= TASK STATEMENT =
Give every line below again, exactly.

>> Begin DATASET EXTRACT

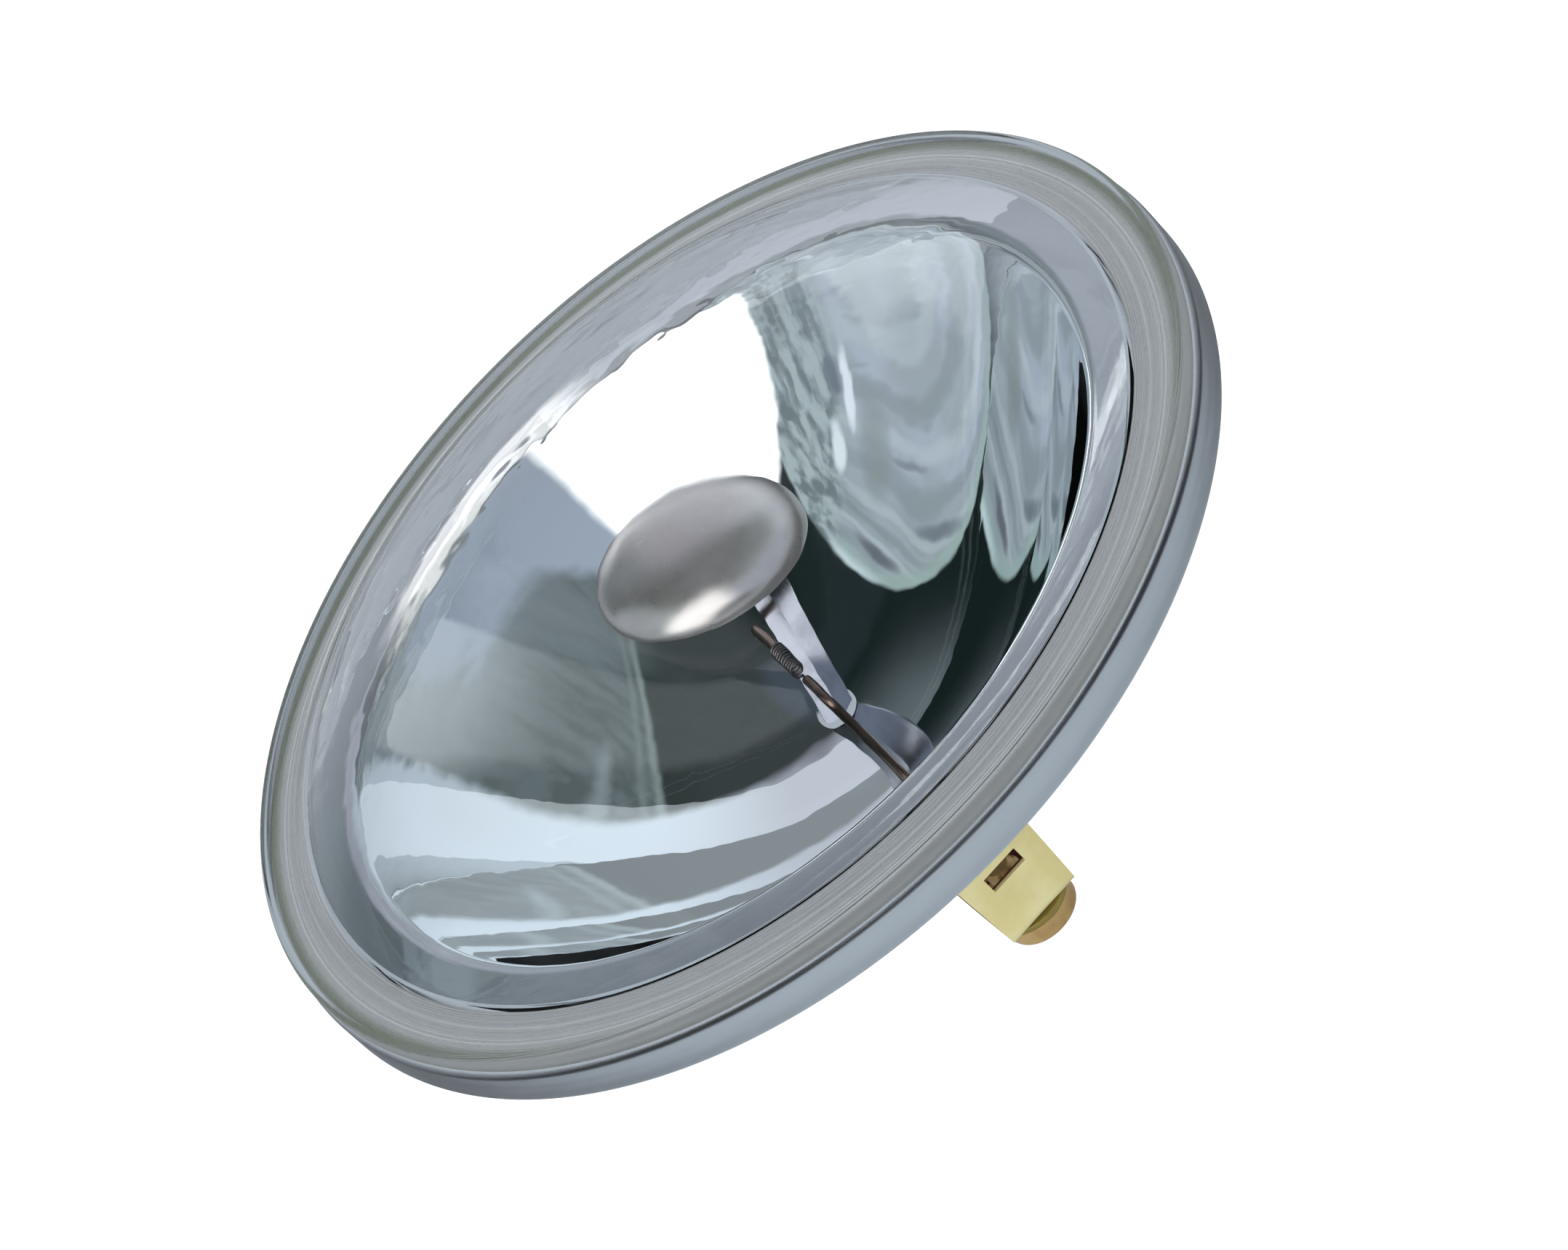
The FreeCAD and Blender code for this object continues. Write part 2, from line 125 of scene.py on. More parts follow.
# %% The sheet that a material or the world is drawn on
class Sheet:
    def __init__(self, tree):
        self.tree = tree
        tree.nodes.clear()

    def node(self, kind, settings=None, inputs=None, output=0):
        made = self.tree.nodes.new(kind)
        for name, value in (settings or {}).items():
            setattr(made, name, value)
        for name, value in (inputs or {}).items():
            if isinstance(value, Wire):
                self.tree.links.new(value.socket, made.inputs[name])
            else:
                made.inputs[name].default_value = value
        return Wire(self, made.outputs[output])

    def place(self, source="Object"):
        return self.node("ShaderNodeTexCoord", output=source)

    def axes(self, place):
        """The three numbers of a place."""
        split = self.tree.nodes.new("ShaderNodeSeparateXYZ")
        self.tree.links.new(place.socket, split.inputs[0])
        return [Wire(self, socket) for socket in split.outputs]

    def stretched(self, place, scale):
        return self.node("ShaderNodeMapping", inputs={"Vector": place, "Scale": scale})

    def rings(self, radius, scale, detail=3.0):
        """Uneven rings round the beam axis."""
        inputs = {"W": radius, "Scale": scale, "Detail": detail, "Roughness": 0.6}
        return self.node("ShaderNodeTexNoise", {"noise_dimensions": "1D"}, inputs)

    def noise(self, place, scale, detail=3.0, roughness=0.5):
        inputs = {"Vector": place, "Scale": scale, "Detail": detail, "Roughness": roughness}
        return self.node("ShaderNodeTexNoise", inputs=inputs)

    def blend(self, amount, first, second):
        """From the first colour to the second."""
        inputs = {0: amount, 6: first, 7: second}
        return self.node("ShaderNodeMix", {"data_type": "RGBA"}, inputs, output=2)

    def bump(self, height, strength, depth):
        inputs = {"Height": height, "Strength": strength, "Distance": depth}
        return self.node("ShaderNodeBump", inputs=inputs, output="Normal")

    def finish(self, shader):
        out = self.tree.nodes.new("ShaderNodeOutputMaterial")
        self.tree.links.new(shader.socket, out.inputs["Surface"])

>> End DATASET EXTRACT

= ANSWER IN FULL =
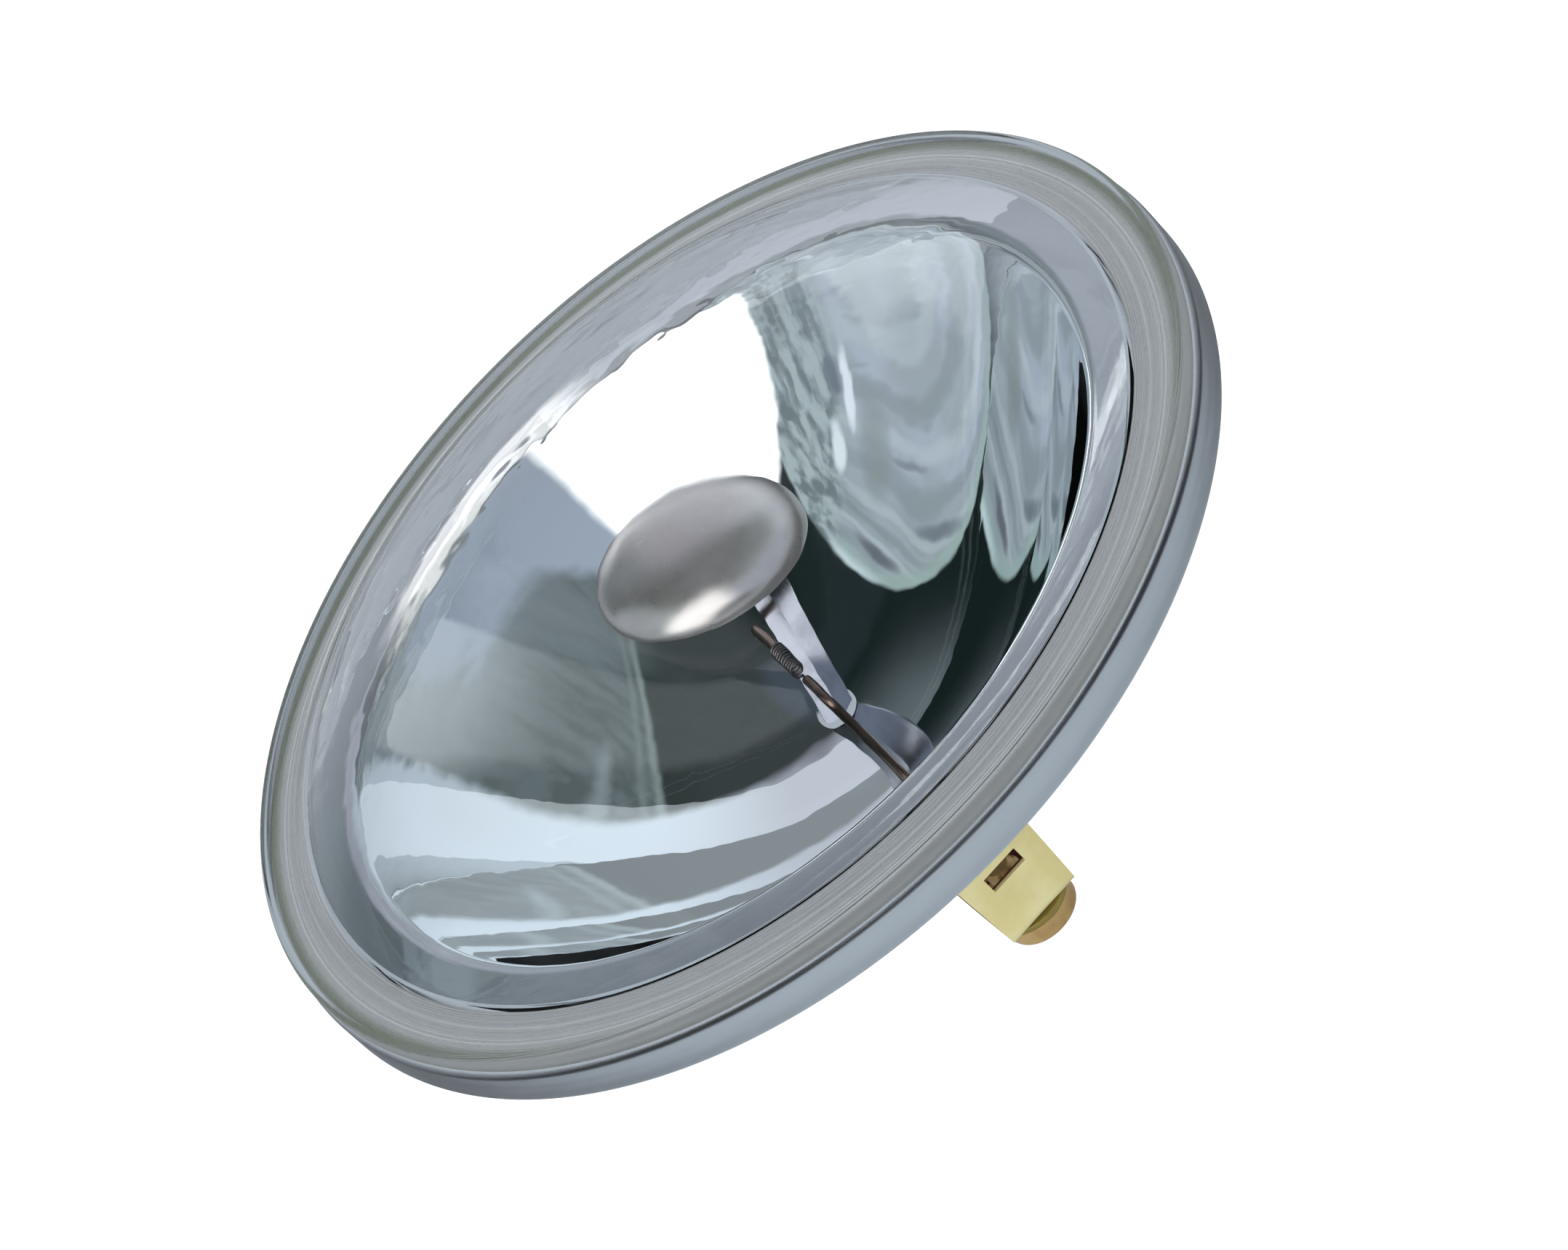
The FreeCAD and Blender code for this object continues. Write part 2, from line 125 of scene.py on. More parts follow.
# %% The sheet that a material or the world is drawn on
class Sheet:
    def __init__(self, tree):
        self.tree = tree
        tree.nodes.clear()

    def node(self, kind, settings=None, inputs=None, output=0):
        made = self.tree.nodes.new(kind)
        for name, value in (settings or {}).items():
            setattr(made, name, value)
        for name, value in (inputs or {}).items():
            if isinstance(value, Wire):
                self.tree.links.new(value.socket, made.inputs[name])
            else:
                made.inputs[name].default_value = value
        return Wire(self, made.outputs[output])

    def place(self, source="Object"):
        return self.node("ShaderNodeTexCoord", output=source)

    def axes(self, place):
        """The three numbers of a place."""
        split = self.tree.nodes.new("ShaderNodeSeparateXYZ")
        self.tree.links.new(place.socket, split.inputs[0])
        return [Wire(self, socket) for socket in split.outputs]

    def stretched(self, place, scale):
        return self.node("ShaderNodeMapping", inputs={"Vector": place, "Scale": scale})

    def rings(self, radius, scale, detail=3.0):
        """Uneven rings round the beam axis."""
        inputs = {"W": radius, "Scale": scale, "Detail": detail, "Roughness": 0.6}
        return self.node("ShaderNodeTexNoise", {"noise_dimensions": "1D"}, inputs)

    def noise(self, place, scale, detail=3.0, roughness=0.5):
        inputs = {"Vector": place, "Scale": scale, "Detail": detail, "Roughness": roughness}
        return self.node("ShaderNodeTexNoise", inputs=inputs)

    def blend(self, amount, first, second):
        """From the first colour to the second."""
        inputs = {0: amount, 6: first, 7: second}
        return self.node("ShaderNodeMix", {"data_type": "RGBA"}, inputs, output=2)

    def bump(self, height, strength, depth):
        inputs = {"Height": height, "Strength": strength, "Distance": depth}
        return self.node("ShaderNodeBump", inputs=inputs, output="Normal")

    def finish(self, shader):
        out = self.tree.nodes.new("ShaderNodeOutputMaterial")
        self.tree.links.new(shader.socket, out.inputs["Surface"])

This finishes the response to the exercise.